Designing an Effective Simulation Exercise
To maximize learning outcomes, planning is essential. The following step-by-step framework provides a structure that works across different class sizes and educational levels.
- Define learning objectives. Is the goal to understand the causes of the Great Depression, or to practice crisis response? This determines the depth of historical background provided and the complexity of the simulation mechanics.
- Choose the simulation type. For a large class, computer models scale well and allow individual or small-group participation. For small seminars, role-play is more immersive and fosters deeper discussion. A hybrid approach often works best: run a computer model to generate data, then role-play the policy response based on that data.
- Prepare materials. Create a learner's manual with historical background, data sheets, role cards, and decision forms. Include "wildcard" events—unexpected shocks that prevent groups from simply replaying historical events. This keeps the simulation fresh and encourages original thinking.
- Set a realistic timeline. Most simulations need at least 90 minutes: 20 minutes for setup and briefing, 30 minutes for the main simulation, 10 minutes for a second shock or round, and 30 minutes for debrief. Adjust based on the depth of the scenario and the experience level of the students.
- Debrief thoroughly. This is the most important phase. Ask: What were the key decision points? How did your group's outcome compare to actual history? What would you do differently with the benefit of hindsight? A good debrief connects the simulation to modern policy debates, such as quantitative easing, fiscal stimulus, and regulatory reform.
Example: Simulating the 2008 Liquidity Crisis
Here is a concrete design for a 90-minute session on the 2008 financial crisis, suitable for high school or undergraduate students.
- Setup (20 minutes): Provide a short narrative about the housing bubble and subprime mortgages. Assign six roles: Treasury Secretary, Federal Reserve Chair, Investment Bank A, Investment Bank B, Credit Rating Agency, and a Congressional committee.
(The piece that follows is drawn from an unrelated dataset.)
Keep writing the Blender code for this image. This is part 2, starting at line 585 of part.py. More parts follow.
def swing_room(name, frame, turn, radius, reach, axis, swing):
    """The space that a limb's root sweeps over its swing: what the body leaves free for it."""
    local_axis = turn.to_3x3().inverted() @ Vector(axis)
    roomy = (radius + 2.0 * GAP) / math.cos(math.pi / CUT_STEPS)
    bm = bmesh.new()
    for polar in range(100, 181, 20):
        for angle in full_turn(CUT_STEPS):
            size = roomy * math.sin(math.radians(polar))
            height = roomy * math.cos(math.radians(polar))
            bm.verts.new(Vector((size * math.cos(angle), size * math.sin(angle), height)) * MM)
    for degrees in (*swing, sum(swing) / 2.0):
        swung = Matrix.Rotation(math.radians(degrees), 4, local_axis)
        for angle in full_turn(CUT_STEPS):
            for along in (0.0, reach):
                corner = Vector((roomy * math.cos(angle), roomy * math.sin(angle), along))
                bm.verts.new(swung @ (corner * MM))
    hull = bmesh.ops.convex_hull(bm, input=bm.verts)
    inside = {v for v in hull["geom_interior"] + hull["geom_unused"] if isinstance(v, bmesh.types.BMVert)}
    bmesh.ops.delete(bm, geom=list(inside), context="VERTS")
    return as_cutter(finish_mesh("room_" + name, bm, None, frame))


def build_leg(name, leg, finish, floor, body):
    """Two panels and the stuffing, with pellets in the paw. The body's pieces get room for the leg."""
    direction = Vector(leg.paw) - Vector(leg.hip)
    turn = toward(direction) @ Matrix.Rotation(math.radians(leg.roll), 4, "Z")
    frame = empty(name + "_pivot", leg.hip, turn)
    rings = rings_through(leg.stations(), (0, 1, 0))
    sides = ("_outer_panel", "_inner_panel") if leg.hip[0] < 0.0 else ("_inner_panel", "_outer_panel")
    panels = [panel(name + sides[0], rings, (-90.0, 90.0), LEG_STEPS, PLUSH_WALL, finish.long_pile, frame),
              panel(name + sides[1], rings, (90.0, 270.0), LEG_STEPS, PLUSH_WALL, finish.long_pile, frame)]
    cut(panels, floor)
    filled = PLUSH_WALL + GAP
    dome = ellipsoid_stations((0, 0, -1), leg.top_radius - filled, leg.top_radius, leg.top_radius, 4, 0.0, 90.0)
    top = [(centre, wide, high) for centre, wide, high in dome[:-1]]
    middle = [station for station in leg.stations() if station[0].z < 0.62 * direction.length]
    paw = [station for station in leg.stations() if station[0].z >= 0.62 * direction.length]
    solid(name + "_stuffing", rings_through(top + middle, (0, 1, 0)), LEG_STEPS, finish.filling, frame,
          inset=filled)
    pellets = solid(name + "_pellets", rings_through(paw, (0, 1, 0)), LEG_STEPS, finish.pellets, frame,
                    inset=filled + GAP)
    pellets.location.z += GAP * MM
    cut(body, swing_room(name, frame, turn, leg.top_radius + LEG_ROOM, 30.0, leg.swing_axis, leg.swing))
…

Each group receives a role card with objectives and constraints.
- Round 1 (15 minutes): Introduce a "Bear Stearns collapse" event card. Each group proposes a response. Treasury can promise a bailout; the Fed can open the discount window to non-bank institutions; the investment banks can attempt a private sale or merger. The instructor acts as a referee, adjudicating outcomes based on economic logic and feasibility.
- Round 2 (15 minutes): Announce that Lehman Brothers is on the brink of failure. Players must decide whether to let it fail (replicating the real 2008 decision) or rescue it. The instructor can shift the outcome based on student choices: letting Lehman fail triggers a sharp stock market crash and a freeze in interbank lending, while a rescue may avoid the worst immediate panic but raises moral hazard concerns.
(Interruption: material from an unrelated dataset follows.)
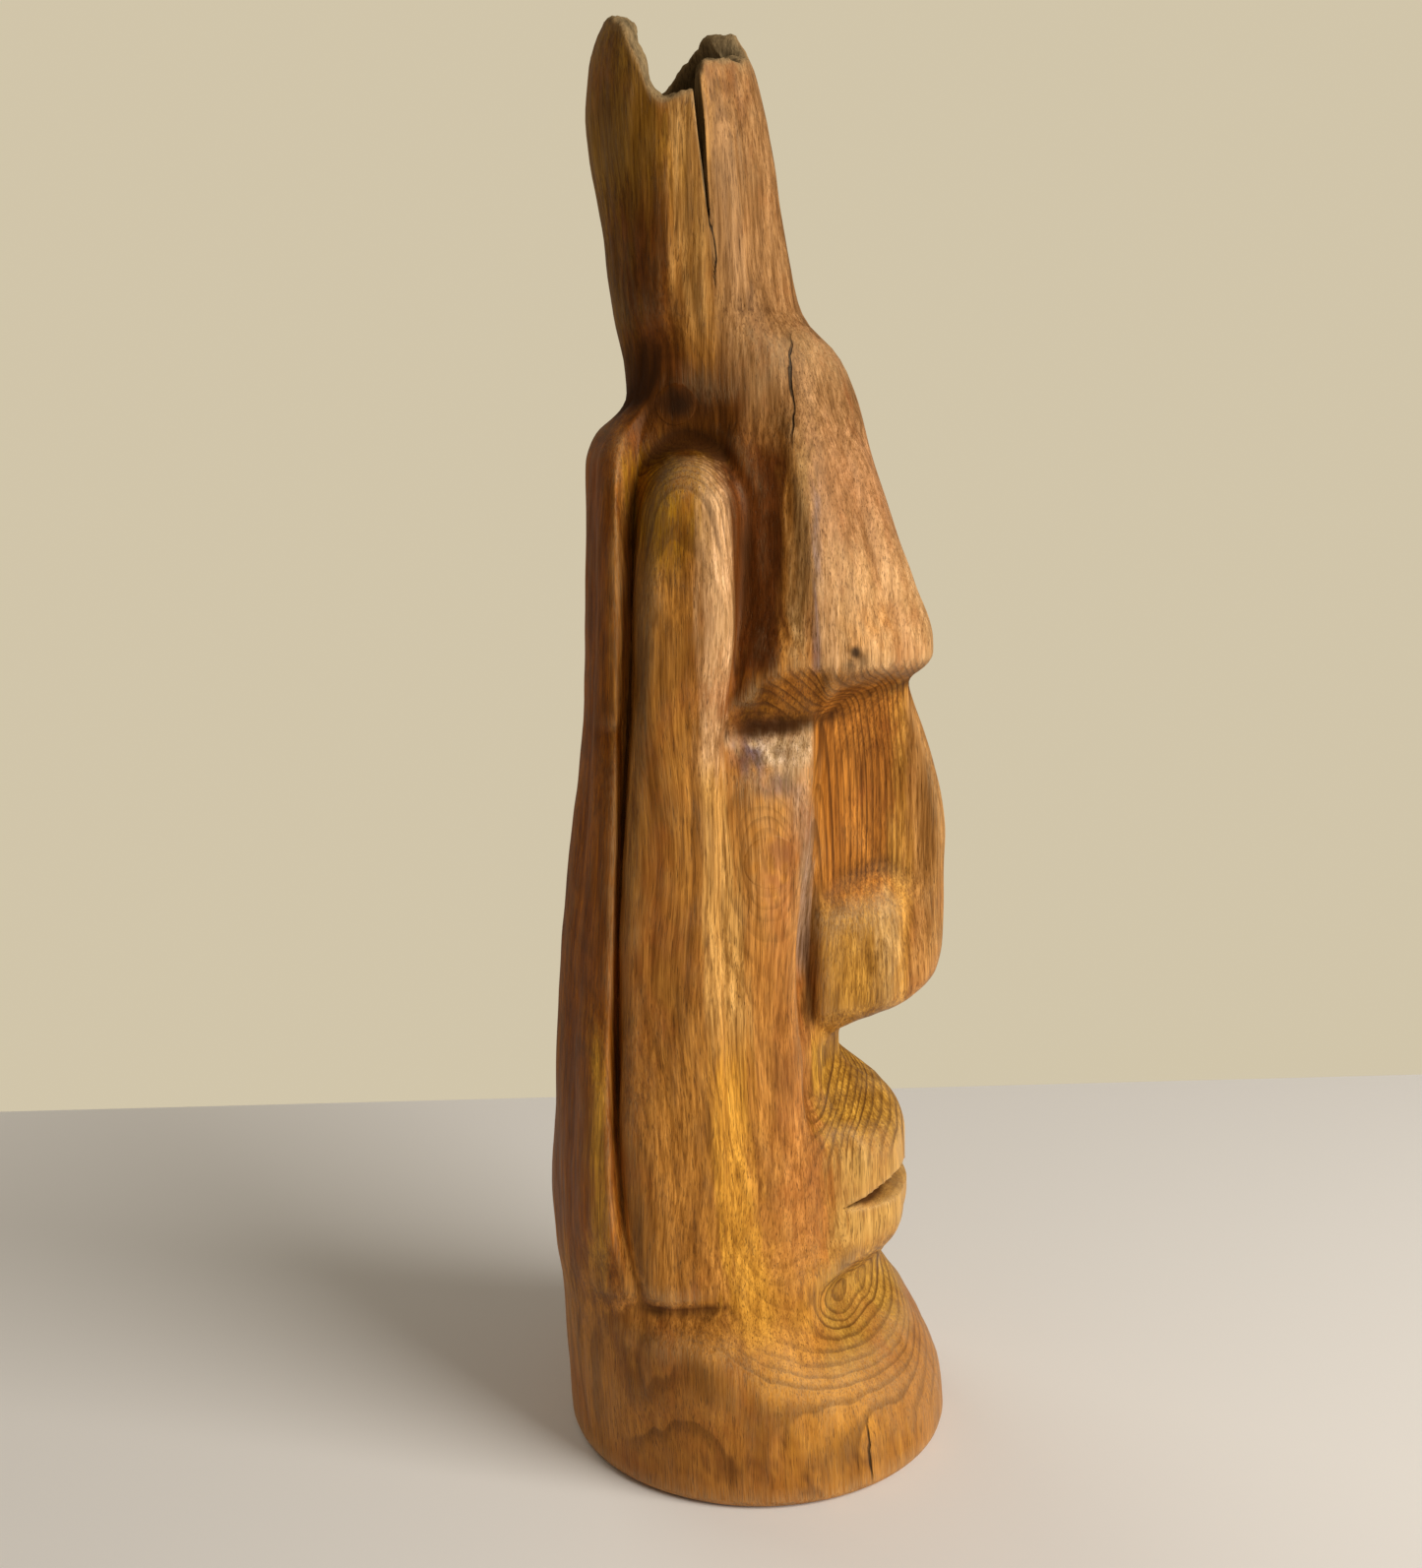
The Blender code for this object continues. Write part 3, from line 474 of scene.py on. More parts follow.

- Round 3 (15 minutes): After the collapse, Congress must vote on the Troubled Asset Relief Program (TARP) bailout bill. Students negotiate among themselves, reflecting the difficult political calculus of 2008. Some groups may oppose the bailout on principle; others may support it out of necessity.
- Debrief (25 minutes): Compare the sequence of events to the real timeline. Discuss why the original decision-makers acted as they did, and whether alternative paths could have produced better outcomes. Ask students to reflect on the emotional experience of making high-stakes decisions under pressure.
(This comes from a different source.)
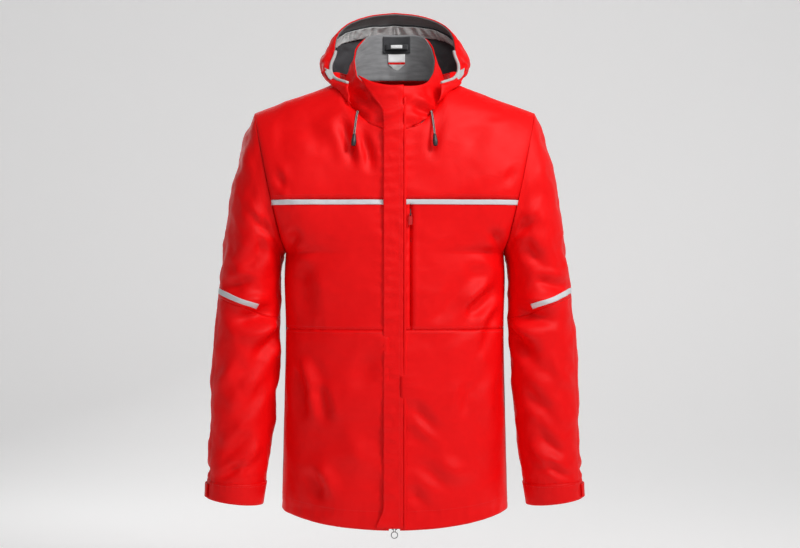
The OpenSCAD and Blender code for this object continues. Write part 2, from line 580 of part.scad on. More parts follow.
// ---------- drawcords ----------
// Points of the wearer's left cord, from the eyelet to the cord end.
cord_points = [[60, -69, 705], [60.4, -74, 704.6], [61, -79, 702], [61.8, -83, 697], [62.6, -87, 691],
    [63.4, -90.5, 684.5], [64.1, -93.5, 678], [64.8, -96, 671.5], [65.4, -98, 665]];
eyelet_x = 60;
eyelet_at = [eyelet_x, neck_seam(asin(eyelet_x / neck_half_w))[1] + 6.15, 705];
end_from = [65.4, -98.1, 664.4];
end_dir = [0.08, -0.2, -1];
module drawcord() at_loop() color([0.15, 0.15, 0.15]) tube(cord_points, cord_d / 2, 8);
module drawcord_left() drawcord();
module drawcord_right() right_side() drawcord();
module aim(d) rotate([0, acos(d[2] / norm(d)), atan2(d[1], d[0])]) children();
module cord_end() at_loop() translate(end_from) aim(end_dir) difference() {
    union() {
        cylinder(d1 = 5, d2 = 8.5, h = cord_end_l * 0.55, $fn = 32);
        translate([0, 0, cord_end_l * 0.55]) cylinder(d1 = 8.5, d2 = 7, h = cord_end_l * 0.45, $fn = 32);
    }
    translate([0, 0, cord_end_l - 3]) cylinder(d = 4, h = 4, $fn = 32);
}
module cord_ends() color(dark) {
    cord_end();
    right_side() cord_end();
}
eyelet_dir = [0.12, -1, -0.28];
eyelet_d = 7.5;
module eyelet_hole() at_loop() translate(eyelet_at) aim(eyelet_dir)
    translate([0, 0, -6]) cylinder(d = eyelet_d + 0.2, h = 12, $fn = 32);
module eyelet() at_loop() translate(eyelet_at) aim(eyelet_dir) translate([0, 0, -2.4]) difference() {
    union() {
        cylinder(d = eyelet_d, h = 3.2, $fn = 32);
        translate([0, 0, 2.2]) cylinder(d = 10, h = 1, $fn = 32);
    }
    translate([0, 0, -1]) cylinder(d = cord_d + 1, h = 6, $fn = 32);
}
module eyelets() color(dark) {
    eyelet();
    right_side() eyelet();
}
// The lock sits under the panel below the eyelet; its button slides in it.
lock_at = [64, eyelet_at[1] - 11, 676];
lock_d = 8;
lock_h = 9;
button_d = 5.6;
button_play = 0.06;
button_in = 4;
button_out = 3;
module cord_lock() at_loop() translate(lock_at) difference() {
    translate([0, 0, -lock_h]) cylinder(d = lock_d, h = lock_h, $fn = 32);
    translate([0, 0, -lock_h + 1]) cylinder(d = button_d + 2 * button_play, h = lock_h, $fn = 32);
}
module cord_locks() color(dark) {
    cord_lock();
    right_side() cord_lock();
}
module lock_button() at_loop() color(grey) translate(lock_at)
    translate([0, 0, -button_in]) cylinder(d = button_d, h = button_in + button_out, $fn = 32);
module lock_button_left() lock_button();
module lock_button_right() right_side() lock_button();

// ---------- inside the back of the neck ----------
loop_h = 8;
module hanging_loop() color(dark) difference() {
    translate([-loop_w / 2, -loop_room / 2 - loop_t, -loop_h / 2]) cube([loop_w, loop_room + 2 * loop_t, loop_h]);
    translate([-loop_w / 2 + 5, -loop_room / 2, -loop_h]) cube([loop_w - 10, loop_room, 2 * loop_h]);
}
label_w = 30;
label_low = 0.22;    // shares of the collar's height
label_high = 0.52;
label_in = lining_gap + lining_t + 0.6;
label_turn = asin(label_w / 2 / neck_half_w);
label_grid = collar_grid(label_low, label_high, 8, 180 - label_turn);
module neck_label() color("white") at_loop() skin(label_grid, label_in, label_in + 1);

front_yoke_right();
front_yoke_left();
front_chest_right();
front_chest_left();
front_placket_left();
front_lower_right();
front_lower_left();
back_yoke();
back_panel();
body_lining();
chest_stripe_right();
chest_stripe_left();
collar_outer();
collar_lining();
hood_centre_panel();
hood_side_right();
hood_side_left();
hood_lining();
hood_visor();
hood_gathered_band();
hood_piping();
hood_base();
sleeve_upper_right();
sleeve_upper_left();
sleeve_lower_right();
sleeve_lower_left();
sleeve_band_right();
sleeve_band_left();
sleeve_lining_right();
sleeve_lining_left();
cuff_right();
cuff_left();
cuff_tab_right();
cuff_tab_left();
storm_flap();
flap_seam_strip();
flap_hook_pads();
flap_loop_pads();
zip_tapes();
zip_teeth();
zip_stops();
zip_guard();
upper_slider();
upper_puller();
lower_slider();
ring_puller();
pocket_tapes();
pocket_teeth();
pocket_slider();
pocket_puller();
pocket_bag();
eyelets();
cord_locks();
lock_button_right();
lock_button_left();
drawcord_right();
drawcord_left();
cord_ends();
hanging_loop();
neck_label();
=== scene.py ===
import bpy
import math
import numpy as np
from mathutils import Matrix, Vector


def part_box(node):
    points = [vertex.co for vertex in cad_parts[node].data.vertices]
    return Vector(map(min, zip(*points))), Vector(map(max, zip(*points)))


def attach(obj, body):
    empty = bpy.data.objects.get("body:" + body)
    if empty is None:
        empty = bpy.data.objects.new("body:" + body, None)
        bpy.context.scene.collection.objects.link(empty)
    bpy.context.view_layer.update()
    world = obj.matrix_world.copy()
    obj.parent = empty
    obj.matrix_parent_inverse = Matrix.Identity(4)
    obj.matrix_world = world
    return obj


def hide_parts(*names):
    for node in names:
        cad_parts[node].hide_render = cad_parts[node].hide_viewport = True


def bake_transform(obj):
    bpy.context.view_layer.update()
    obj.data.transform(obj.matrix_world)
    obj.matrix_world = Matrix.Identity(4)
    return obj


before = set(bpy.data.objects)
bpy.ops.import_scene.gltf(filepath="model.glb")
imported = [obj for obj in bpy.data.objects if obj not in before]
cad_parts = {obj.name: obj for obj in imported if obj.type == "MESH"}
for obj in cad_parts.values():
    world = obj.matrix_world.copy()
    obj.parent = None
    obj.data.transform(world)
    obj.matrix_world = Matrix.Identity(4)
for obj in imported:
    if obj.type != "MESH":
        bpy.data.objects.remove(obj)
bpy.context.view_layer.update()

# Shapes below are worked out in millimetres, heights from the hem, front towards -Y.
loopPlace = np.array([0.0, 58.5, 832.0])  # middle of the hanging loop, the frame's origin
mm = 0.001


def toFrame(points):
    return (np.asarray(points, float) - loopPlace) * mm


view = {"distance": 2300, "height": 437, "across": 9, "frameWidth": 1360, "sensor": 36, "clipEnd": 50}


def addCamera():
    place = toFrame([view["across"], -view["distance"], view["height"]])
    bpy.ops.object.camera_add(location=place, rotation=(math.radians(90), 0, 0))
    camera = bpy.context.object
    camera.name = "frontCamera"
    camera.data.sensor_width = view["sensor"]
    camera.data.lens = view["sensor"] * view["distance"] / view["frameWidth"]
    camera.data.clip_end = view["clipEnd"]
    bpy.context.scene.camera = camera


addCamera()
print("camera placed")


def clearSelection():
    if bpy.context.object and bpy.context.object.mode != "OBJECT":
        bpy.ops.object.mode_set(mode="OBJECT")
    bpy.ops.object.select_all(action="DESELECT")


def makeActive(piece):
    clearSelection()
    piece.select_set(True)
    bpy.context.view_layer.objects.active = piece


# In edit mode with everything selected, runs one step after another.
def editAll(*steps):
    bpy.ops.object.mode_set(mode="EDIT")
    bpy.ops.mesh.select_all(action="SELECT")
    for step in steps:
        step()
    bpy.ops.object.mode_set(mode="OBJECT")


def mergePoints(distance):
    editAll(lambda: bpy.ops.mesh.remove_doubles(threshold=distance))


def faceOutwards():
    bpy.ops.mesh.normals_make_consistent(inside=False)


# A new piece from points in millimetres, with its own map, one pair for each corner of its faces.
def newPiece(name, points, faces, corners):
    mesh = bpy.data.meshes.new(name)
    mesh.from_pydata(toFrame(points).tolist(), [], faces)
    mesh.uv_layers.new(name="map").data.foreach_set("uv", np.asarray(corners, float).ravel())
    piece = bpy.data.objects.new(name, mesh)
    bpy.context.scene.collection.objects.link(piece)
    makeActive(piece)
    return piece


def meshPoints(mesh):
    co = np.empty(len(mesh.vertices) * 3)
    mesh.vertices.foreach_get("co", co)
    return co.reshape(-1, 3)


def smooth(t):
    t = np.clip(t, 0, 1)
    return t * t * (3 - 2 * t)


def mix(a, b, t):
    return a + (b - a) * t


def unit(v):
    return v / np.maximum(np.linalg.norm(v, axis=-1, keepdims=True), 1e-9)


# Distance run along a line of points, from 0 at its start.
def runAlong(line):
    return np.concatenate([[0], np.cumsum(np.linalg.norm(np.diff(line, axis=0), axis=1))])


# Smooth curve through a short table.
def curveTable(x, xs, ys):
    xs, ys = np.asarray(xs, float), np.asarray(ys, float)
    step, rise = np.diff(xs), np.diff(ys)
    slope = rise / step
    tangent = np.concatenate([[slope[0]], (slope[:-1] + slope[1:]) / 2, [slope[-1]]])
    flat = np.concatenate([[False], slope[:-1] * slope[1:] <= 0, [False]])
    tangent[flat] = 0
    x = np.clip(x, xs[0], xs[-1])
    i = np.clip(np.searchsorted(xs, x, side="right") - 1, 0, len(step) - 1)
    t = (x - xs[i]) / step[i]
    return ((2 * t**3 - 3 * t**2 + 1) * ys[i] + (t**3 - 2 * t**2 + t) * step[i] * tangent[i]
            + (3 * t**2 - 2 * t**3) * ys[i + 1] + (t**3 - t**2) * step[i] * tangent[i + 1])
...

Challenges and Considerations
While simulations are powerful pedagogical tools, they come with potential pitfalls that instructors should navigate carefully.
- Oversimplification. A simulation cannot capture every nuance of a complex system. Students may develop a false sense of mastery if the model is too simple. Mitigate this by explicitly noting the limitations: "In reality, regulators had access to far more data than we gave you, and they faced political pressures that are not reflected in this exercise." Use the debrief to discuss what the simulation omitted and how that might have affected outcomes.
- Disengagement. Some learners prefer direct instruction and resist open-ended scenarios where there is no single right answer. Keep the pace fast, give clear instructions at each transition, and assign specific tasks to each group to avoid lulls. Consider using a competition or scoring system to maintain energy.
- Emotional impact. Simulating economic collapse—especially if a student's assigned family loses their savings or home in the scenario—can cause discomfort. Frame the exercise as a learning opportunity and create a safe environment for discussion. Be prepared to address emotional reactions during the debrief and emphasize that the simulation is a model, not a prediction.
- Assessment difficulty. Grading a simulation can be challenging because outcomes may vary widely. Consider a rubric based on participation, the quality of arguments during the debrief, and a short reflective essay in which students analyze what they learned and how the simulation changed their understanding of economic crises. Avoid grading solely on the outcome, as that penalizes groups that made thoughtful but unsuccessful choices.
Conclusion
Economic collapses, from the Great Depression to the 2008 global financial crisis, are not merely historical footnotes. They are cautionary tales about the interdependencies that underpin modern economies and the consequences of policy failures. Simulating these events in a controlled classroom setting transforms passive learning into active exploration. Students emerge not only with a clearer understanding of economic theory but also with a deep appreciation for the weight of real-world decisions. As new financial innovations emerge and global risks evolve, the ability to simulate economic stress becomes an ever more vital educational tool. By investing in thoughtful simulation design, educators prepare the next generation of policymakers, analysts, and citizens to recognize the early warning signs of a crisis—and to respond with wisdom and foresight. The lessons learned in these simulated environments will echo far beyond the classroom, shaping how future leaders navigate the uncertain terrain of global finance.